We opted for a solution involving the use of 3D printers (available in the INDIRE laboratory) and laser cutting (available from qualified partners).
The research was based on the prototyping of an optimal model using the Think-Make-Improve design cycle (Martinez and Stager, 2013), relating directly with doctors, improving the model produced in a cycle way. The second phase involved three actions:
• Make the set of downloadable files public;
• Document all the work done;
• Start a stable relationship with a Higher Professional Institute, ITS Prime in Florence, in order to transform the prototype into an industrial product.

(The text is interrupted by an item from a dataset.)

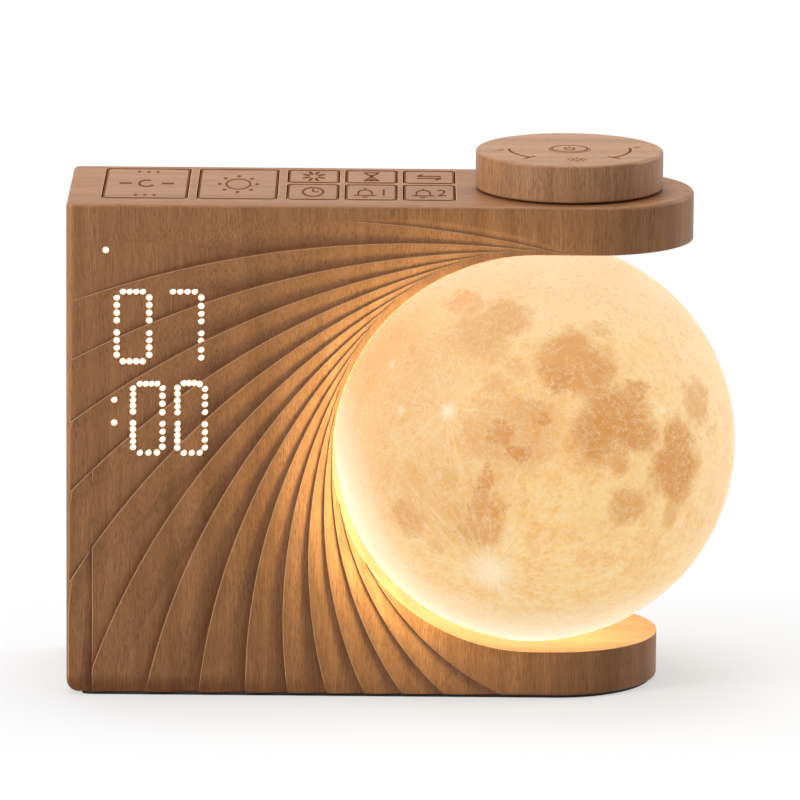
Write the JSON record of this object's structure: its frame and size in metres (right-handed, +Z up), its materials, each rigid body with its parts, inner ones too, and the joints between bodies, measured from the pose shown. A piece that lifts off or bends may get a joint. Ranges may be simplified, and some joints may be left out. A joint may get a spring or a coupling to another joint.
{
  "type": "sunrise alarm clock",
  "caption": "C-shaped wooden alarm clock with a carved fan front, hidden dot display, flat top keys, a turning dial and a glowing moon globe between its arms",
  "frame": {"origin": "centre of the overall footprint, on the surface the clock stands on", "axes": "+X right along the front, +Y to the back, +Z up"},
  "size_m": [0.1992, 0.12, 0.161],
  "materials": {
    "wood_body": "satin",
    "wood_keys": "satin",
    "rear_plastic": "matte",
    "foot_rubber": "matte",
    "moon_plastic": "printed",
    "black_plastic": "matte",
    "white_plastic": "matte",
    "circuit_board": "solder mask",
    "steel_screws": "zinc",
    "spring_steel": "bright",
    "magnet_nickel": "plated",
    "warm_leds": "clear",
    "white_leds": "clear",
    "speaker_paper": "matte",
    "foam": "foam"
  },
  "bodies": {
    "clock": {"housing": "wood_body", "rear_cover": "rear_plastic", "cover_screws": "steel_screws", "base_pad": "foot_rubber", "key_switches": "black_plastic", "key_board": "circuit_board", "key_board_screws": "steel_screws", "bearing_post": "black_plastic", "post_screws": "steel_screws", "retaining_clip": "spring_steel", "button_switch": "black_plastic", "encoder_board": "circuit_board", "encoder_screws": "steel_screws", "hall_sensors": "black_plastic", "moon_shell": "moon_plastic", "moon_socket": "white_plastic", "socket_screws": "steel_screws", "lamp_board": "circuit_board", "lamp_leds": "warm_leds", "lamp_diffuser": "white_plastic", "display_baffle": "black_plastic", "display_board": "circuit_board", "display_leds": "white_leds", "display_spacers": "white_plastic", "display_screws": "steel_screws", "speaker_gasket": "foam", "speaker_basket": "steel_screws", "speaker_cone": "speaker_paper", "speaker_magnet": "magnet_nickel", "speaker_screws": "steel_screws", "main_board": "circuit_board", "main_board_screws": "steel_screws", "board_chips": "black_plastic", "cell_holder": "black_plastic", "coin_cell": "spring_steel", "usb_socket": "spring_steel"},
    "dial": {"dial_knob": "wood_keys", "magnet_ring": "magnet_nickel"},
    "dial_button": {"knob_button": "wood_keys"},
    "snooze": {"snooze_key": "wood_keys"},
    "light": {"light_key": "wood_keys"},
    "clock_set": {"clock_key": "wood_keys"},
    "sound": {"sound_key": "wood_keys"},
    "alarm_1": {"alarm_1_key": "wood_keys"},
    "timer": {"timer_key": "wood_keys"},
    "alarm_2": {"alarm_2_key": "wood_keys"},
    "swap": {"swap_key": "wood_keys"}
  },
  "joints": [
    {"name": "dial_turn", "type": "hinge", "parent": "clock", "child": "dial", "pos_m": [0.049, 0, 0.1553], "axis": [0, 0, 1], "continuous": true},
    {"name": "dial_button_press", "type": "slide", "parent": "clock", "child": "dial_button", "axis": [0, 0, -1], "range_m": [0, 0.001], "stiffness_N_per_m": 800},
    {"name": "snooze_press", "type": "slide", "parent": "clock", "child": "snooze", "axis": [0, 0, -1], "range_m": [0, 0.0008], "stiffness_N_per_m": 1000},
    {"name": "light_press", "type": "slide", "parent": "clock", "child": "light", "axis": [0, 0, -1], "range_m": [0, 0.0008], "stiffness_N_per_m": 1000},
    {"name": "clock_set_press", "type": "slide", "parent": "clock", "child": "clock_set", "axis": [0, 0, -1], "range_m": [0, 0.0008], "stiffness_N_per_m": 1000},
    {"name": "sound_press", "type": "slide", "parent": "clock", "child": "sound", "axis": [0, 0, -1], "range_m": [0, 0.0008], "stiffness_N_per_m": 1000},
    {"name": "alarm_1_press", "type": "slide", "parent": "clock", "child": "alarm_1", "axis": [0, 0, -1], "range_m": [0, 0.0008], "stiffness_N_per_m": 1000},
    {"name": "timer_press", "type": "slide", "parent": "clock", "child": "timer", "axis": [0, 0, -1], "range_m": [0, 0.0008], "stiffness_N_per_m": 1000},
    {"name": "alarm_2_press", "type": "slide", "parent": "clock", "child": "alarm_2", "axis": [0, 0, -1], "range_m": [0, 0.0008], "stiffness_N_per_m": 1000},
    {"name": "swap_press", "type": "slide", "parent": "clock", "child": "swap", "axis": [0, 0, -1], "range_m": [0, 0.0008], "stiffness_N_per_m": 1000}
  ]
}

The areas of research that have currently been activated are:
• Design a optimized 3D printable support for the visor
• Protetion Mask materials
• Neoprene gasket or similar
• Visor
• Elastic
• Coordination with makers and schools: (http://medialab.makery.info/en/covid-19-italian-makers-take-action/).
• Simulated Enterprise.

As far as the latter point is concerned, the project is particularly interesting because it embraces the field of problem based learning (Jonassen D. H., 2004) as it is aimed at solving a homework based on a reality problem (Zecca, 2016) of topicality and urgency. This task is fulfilled with the use of 3D printers, technology that INDIRE has been studying since 2014 where teachers have been taught how to insert the 3D printer in the educational paths of their schools by applying new methods of laboratory teaching that improve the approach to the problem, help to solve it and facilitate error management in perfect Think-Make-Improve philosophy.

References:
[1] Martinez, S. L. & Stager, G (2013). Invent to learn: making thinkering and engineering in the classroom. Torrance (CA): Constructing Modern Knowledge Press
[2] Guasti, L. & Rosa, A. eds. (2017), Maker@Scuola. Stampanti 3D nella scuola dell’infanzia. Firenze: Assopiù Editore
[3] Di Stasio, M., Guasti, L., Niewint-Gori, J., & Nulli, G. (2017). Looking for good practices of teaching and learning with 3D print in primary school. In Conference Proceedings. The Future of Education (p. 148). libreriauniversitaria. it Edizioni.
[4] Di Stasio, M., Guasti, L., Niewint-Gori, J., & Nulli, G. (2019). Primaria 3D. Gamification, riflessione e didattica curricolare in ottica making. Scuola democratica, 10(3), 593-608.
[5] Jonassen, D. H. (2004). Learning to solve problems: An instructional design guide (Vol. 6). John Wiley & Sons.
[6] Zecca, L. (2016). Didattica laboratoriale e formazione. Bambini e insegnanti in ricerca. Milano: FrancoAngeli.

Keywords:

3D Printing, Maker education, Covid19 emergency, laser cutting.